With that said, take actual dating off the table. Language exchanges “have a funny reputation for generating romances,” as Chen put it, and that can often get in the way of a lasting linguistic partnership.
Get the basics down.
Even if it’s just reviewing notes from a French class you took 10 or 20 years ago, get some footing in the language beforehand so that you can at least struggle through the conversations. This could also mean planning ahead of each exchange.
“If you’re a beginner or even at low-intermediate, prepare questions in advance,” Bryant said. “Just conversational things so that you don’t have long periods of silence. They can be very open-ended questions.”
You can also plan for more complex topics in advance. Sometimes, if I want to ask my partner about abstract matters like South Korean politics, I make a list of words that will help me get through the conversation.
But be sure to also set aside a period of time to speak both languages. Otherwise, whoever speaks their target language better will take over the conversation to fill the silence.
Treat the language exchange like a friendship: Talk about the things that matter to you. A 2011 study (pdf) of Japanese and English language exchange partners suggests that talking about personal problems yielded higher meeting satisfaction.

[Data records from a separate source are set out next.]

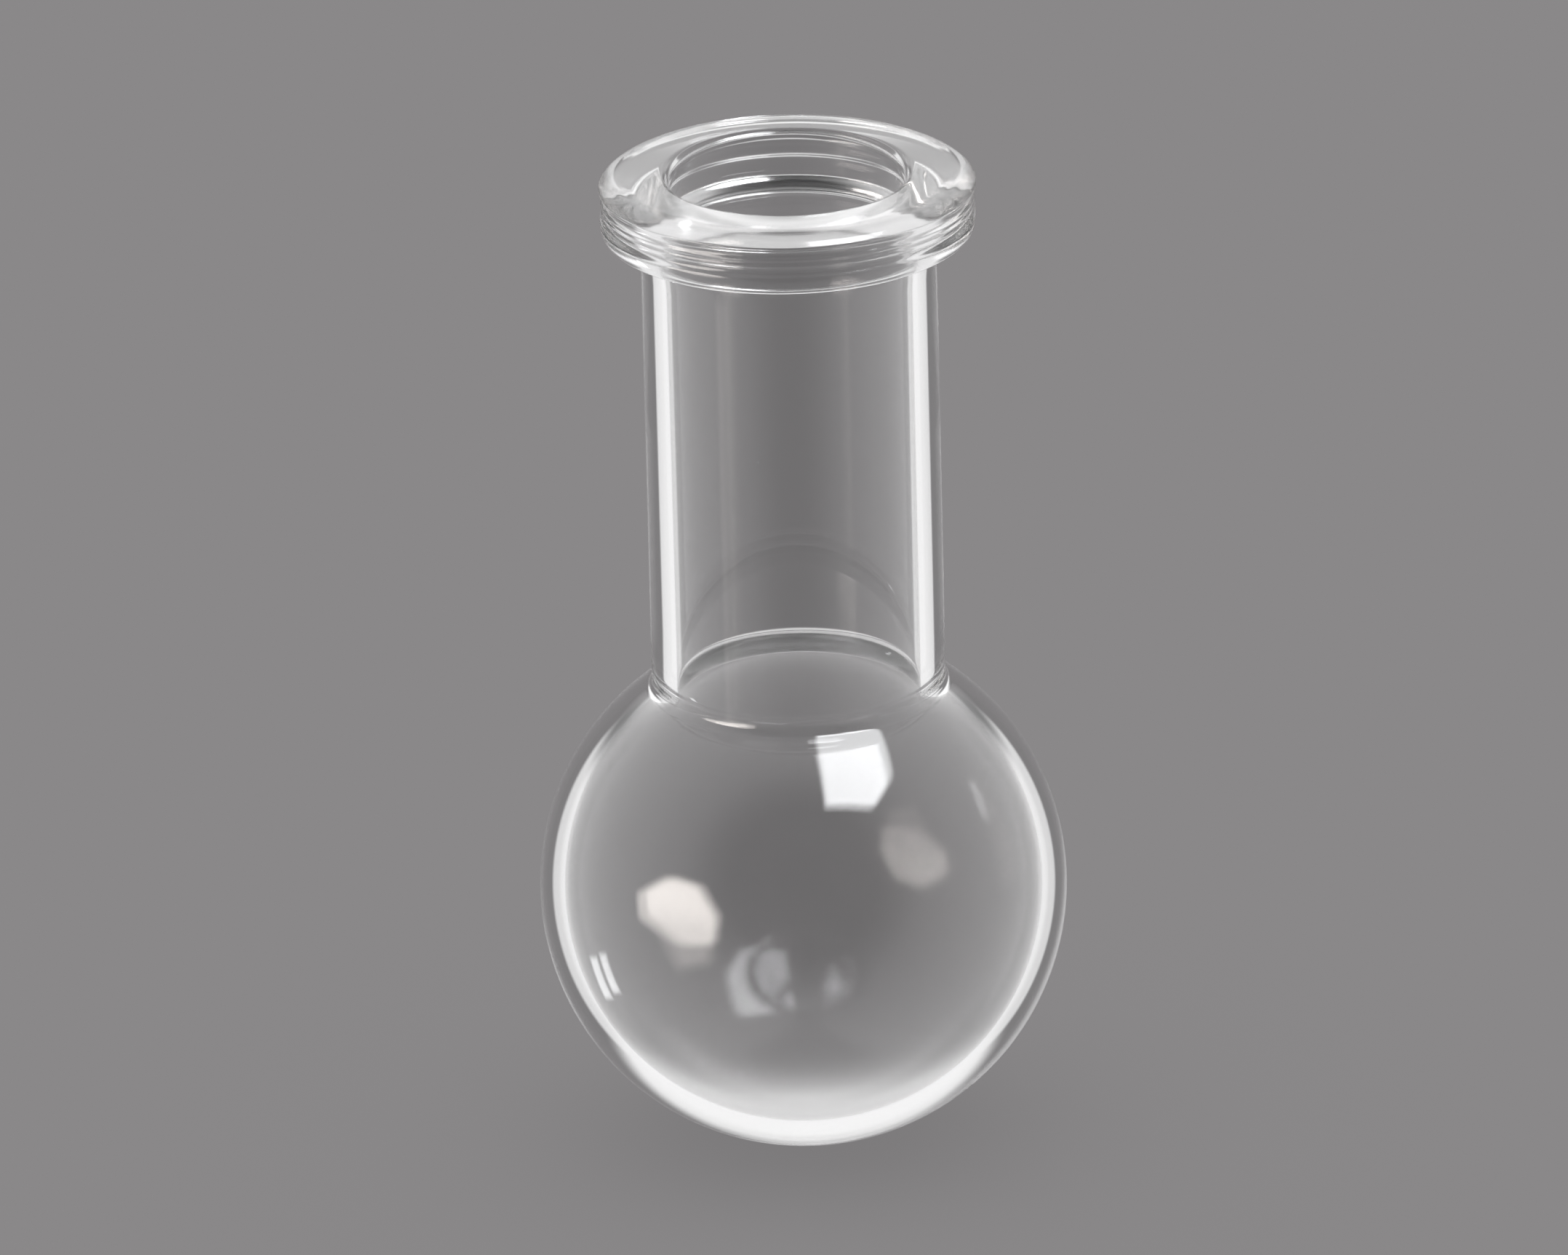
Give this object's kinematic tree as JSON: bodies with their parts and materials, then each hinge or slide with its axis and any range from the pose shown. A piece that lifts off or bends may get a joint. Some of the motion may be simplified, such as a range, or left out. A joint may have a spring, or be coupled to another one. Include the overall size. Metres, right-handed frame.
{
  "type": "round bottom flask",
  "caption": "Small heavy-walled round bottom flask: spherical glass bulb, straight wide neck and thick flat-topped rim flange, open at the mouth.",
  "frame": {"origin": "lowest point of the bulb, on the flask's axis of revolution", "axes": "+Z along the flask's axis, from the bulb up through the mouth; X and Y are any two directions square to it, because the flask is round"},
  "size_m": [0.051, 0.051, 0.0987],
  "materials": {
    "bulb_glass": "clear fire-polished borosilicate glass, faintly grey, smooth inside and out",
    "neck_glass": "clear fire-polished borosilicate tube, faintly grey, with very faint lengthwise drawing lines",
    "flange_glass": "clear fire-polished borosilicate rim, slightly uneven where it was gathered by hand"
  },
  "bodies": {
    "root": {"bulb": "bulb_glass", "neck": "neck_glass", "flange": "flange_glass"}
  },
  "joints": []
}
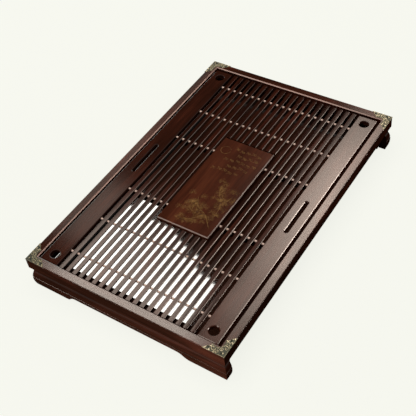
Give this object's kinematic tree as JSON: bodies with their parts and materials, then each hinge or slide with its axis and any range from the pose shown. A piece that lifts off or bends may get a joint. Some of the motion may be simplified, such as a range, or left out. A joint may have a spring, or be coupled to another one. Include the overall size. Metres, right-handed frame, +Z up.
{
  "type": "tea tray",
  "caption": "Low slatted hardwood tea tray on bracket feet, with brass corner mounts, a lift-off grille round a plaque, and a sliding water tray.",
  "frame": {"origin": "on the floor, under the middle of the frame", "axes": "+X across the tray, the way the water tray slides out; +Y along it, towards the far short side; +Z up"},
  "size_m": [0.331, 0.501, 0.0595],
  "materials": {
    "frame_wood": "polished dark hardwood",
    "grille_wood": "lacquered dark hardwood",
    "plaque_wood": "lacquered red-brown hardwood",
    "carcass_wood": "plain oiled hardwood",
    "bamboo": "plain bamboo",
    "brass": "aged, with rubbed high spots",
    "tray_plastic": "dark brown gloss"
  },
  "bodies": {
    "frame": {"rail_front": "frame_wood", "rail_back": "frame_wood", "rail_left": "frame_wood", "rail_right": "frame_wood", "corner_mount_front_left": "brass", "corner_mount_front_right": "brass", "corner_mount_back_left": "brass", "corner_mount_back_right": "brass", "mount_pins": "brass", "mitre_tongues": "carcass_wood", "glue_blocks": "carcass_wood", "side_ledge_left": "carcass_wood", "side_ledge_right": "carcass_wood", "end_ledge_front": "carcass_wood", "end_ledge_back": "carcass_wood", "bearer_front": "carcass_wood", "bearer_back": "carcass_wood", "tray_runner_front": "carcass_wood", "tray_runner_back": "carcass_wood"},
    "grille": {"plank_left": "grille_wood", "plank_right": "grille_wood", "long_slat_left_1": "grille_wood", "long_slat_left_2": "grille_wood", "long_slat_left_3": "grille_wood", "long_slat_left_4": "grille_wood", "long_slat_left_5": "grille_wood", "long_slat_left_6": "grille_wood", "long_slat_right_1": "grille_wood", "long_slat_right_2": "grille_wood", "long_slat_right_3": "grille_wood", "long_slat_right_4": "grille_wood", "long_slat_right_5": "grille_wood", "long_slat_right_6": "grille_wood", "short_slat_front_1": "grille_wood", "short_slat_front_2": "grille_wood", "short_slat_front_3": "grille_wood", "short_slat_front_4": "grille_wood", "short_slat_front_5": "grille_wood", "short_slat_front_6": "grille_wood", "short_slat_front_7": "grille_wood", "short_slat_front_8": "grille_wood", "short_slat_back_1": "grille_wood", "short_slat_back_2": "grille_wood", "short_slat_back_3": "grille_wood", "short_slat_back_4": "grille_wood", "short_slat_back_5": "grille_wood", "short_slat_back_6": "grille_wood", "short_slat_back_7": "grille_wood", "short_slat_back_8": "grille_wood", "dowel_row_a": "bamboo", "dowel_row_b": "bamboo", "dowel_row_c": "bamboo", "dowel_row_d": "bamboo", "dowel_row_e": "bamboo", "dowel_row_f": "bamboo", "plaque": "plaque_wood"},
    "tray": {"water_tray": "tray_plastic"}
  },
  "joints": [
    {"name": "grille_lift", "type": "slide", "parent": "frame", "child": "grille", "axis": [0, 0, 1], "range_m": [0, 0.06]},
    {"name": "tray_slide", "type": "slide", "parent": "frame", "child": "tray", "axis": [1, 0, 0], "range_m": [0, 0.295]}
  ]
}
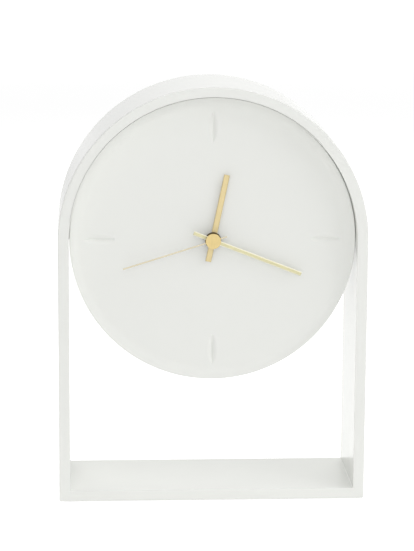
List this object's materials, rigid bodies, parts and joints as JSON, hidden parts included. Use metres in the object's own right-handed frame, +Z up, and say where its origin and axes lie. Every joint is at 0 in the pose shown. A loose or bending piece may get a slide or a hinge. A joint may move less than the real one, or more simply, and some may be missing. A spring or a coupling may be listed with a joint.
{
  "type": "table clock",
  "caption": "Free-standing table clock: a round dial hung in the arched head of a deep open frame, with slim hands and a battery movement.",
  "frame": {"origin": "middle of the footprint, on the surface that the feet stand on", "axes": "+Z up, -Y towards the front of the dial, +X to the viewer's right"},
  "size_m": [0.22, 0.08, 0.3],
  "materials": {
    "frame_white": "semi-gloss",
    "dial_white": "satin",
    "pad_rubber": "matt",
    "steel": "zinc plated",
    "hand_gold": "satin gold",
    "collar_black": "gloss black",
    "case_black": "matt black",
    "gasket_rubber": "matt black",
    "wheel_plastic": "natural",
    "wheel_brass": "turned",
    "magnet": "sintered",
    "stator_steel": "punched",
    "bobbin_plastic": "natural",
    "copper_wire": "enamelled wire",
    "board": "green lacquer",
    "cell_jacket": "gloss",
    "contact_metal": "nickel plated",
    "knob_plastic": "matt"
  },
  "bodies": {
    "frame": {"frame_shell": "frame_white", "rear_band": "frame_white", "foot_pads": "pad_rubber", "ledge_screws": "steel", "dial": "dial_white", "drum_cover": "frame_white", "cover_screws": "steel", "movement_front_case": "case_black", "movement_rear_case": "case_black", "stem_gasket": "gasket_rubber", "movement_screws": "steel", "stator": "stator_steel", "coil_bobbin": "bobbin_plastic", "coil_winding": "copper_wire", "circuit_board": "board", "quartz_crystal": "steel", "battery": "cell_jacket", "plus_contact": "contact_metal", "minus_contact": "contact_metal"},
    "door": {"battery_door": "frame_white"},
    "minute_group": {"minute_hand": "hand_gold", "hub_collar": "collar_black", "cannon_pinion": "wheel_brass"},
    "hour_group": {"hour_hand": "hand_gold", "hour_wheel": "wheel_plastic"},
    "second_group": {"second_hand": "hand_gold", "front_cap": "hand_gold", "second_wheel": "wheel_plastic"},
    "reverser": {"reverser_wheel": "wheel_plastic"},
    "knob": {"setting_knob": "knob_plastic"},
    "friction_wheel": {"minute_wheel": "wheel_plastic"},
    "third": {"third_wheel": "wheel_plastic"},
    "intermediate": {"intermediate_wheel": "wheel_plastic"},
    "rotor_body": {"rotor": "magnet"}
  },
  "joints": [
    {"name": "minute_turn", "type": "hinge", "parent": "frame", "child": "minute_group", "pos_m": [0, 0, 0.19], "axis": [0, 1, 0], "continuous": true},
    {"name": "hour_turn", "type": "hinge", "parent": "frame", "child": "hour_group", "pos_m": [0, 0, 0.19], "axis": [0, 1, 0], "continuous": true},
    {"name": "reverser_turn", "type": "hinge", "parent": "frame", "child": "reverser", "pos_m": [0, 0, 0.1972], "axis": [0, 1, 0], "continuous": true},
    {"name": "knob_turn", "type": "hinge", "parent": "frame", "child": "knob", "pos_m": [0, 0, 0.2062], "axis": [0, 1, 0], "continuous": true},
    {"name": "second_turn", "type": "hinge", "parent": "frame", "child": "second_group", "pos_m": [0, 0, 0.19], "axis": [0, 1, 0], "continuous": true},
    {"name": "friction_wheel_turn", "type": "hinge", "parent": "frame", "child": "friction_wheel", "pos_m": [0, 0, 0.19], "axis": [0, 1, 0], "continuous": true},
    {"name": "third_turn", "type": "hinge", "parent": "frame", "child": "third", "pos_m": [0.0102, 0, 0.19], "axis": [0, 1, 0], "continuous": true},
    {"name": "intermediate_turn", "type": "hinge", "parent": "frame", "child": "intermediate", "pos_m": [-0.009, 0, 0.19], "axis": [0, 1, 0], "continuous": true},
    {"name": "rotor_turn", "type": "hinge", "parent": "frame", "child": "rotor_body", "pos_m": [-0.009, 0, 0.1984], "axis": [0, 1, 0], "continuous": true},
    {"name": "door_slide", "type": "slide", "parent": "frame", "child": "door", "axis": [0, 0, -1], "range_m": [0, 0.021]}
  ],
  "couplings": [
    {"joint": "hour_turn", "follows": "minute_turn", "ratio": 0.083333},
    {"joint": "reverser_turn", "follows": "minute_turn", "ratio": -0.33333},
    {"joint": "knob_turn", "follows": "minute_turn", "ratio": 0.5},
    {"joint": "third_turn", "follows": "second_turn", "ratio": -0.13333},
    {"joint": "friction_wheel_turn", "follows": "second_turn", "ratio": 0.016667},
    {"joint": "intermediate_turn", "follows": "second_turn", "ratio": -5},
    {"joint": "rotor_turn", "follows": "second_turn", "ratio": 30}
  ]
}
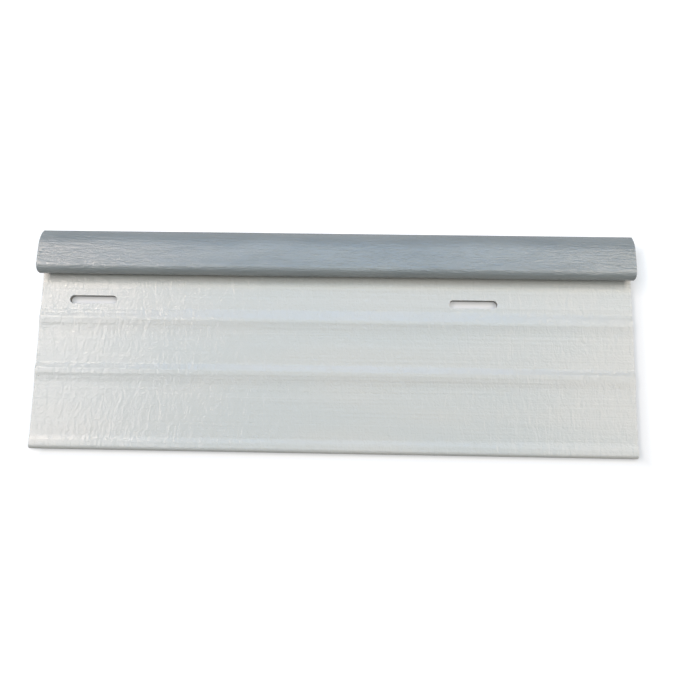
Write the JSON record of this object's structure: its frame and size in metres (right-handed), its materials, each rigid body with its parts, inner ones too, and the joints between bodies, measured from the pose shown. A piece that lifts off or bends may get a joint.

Though it could be that partners are simply opening up as their meetings go well, personal experience tells me that we might all commit more to our language study if we embed real connections into them.
There’s no silver bullet for becoming fluent, and exchanges alone still may not get us there. At the very least, they can keep us learning and practicing. And just few hours a week outside of work can get you meaningful friendships, better speaking skills, and perspectives on another culture.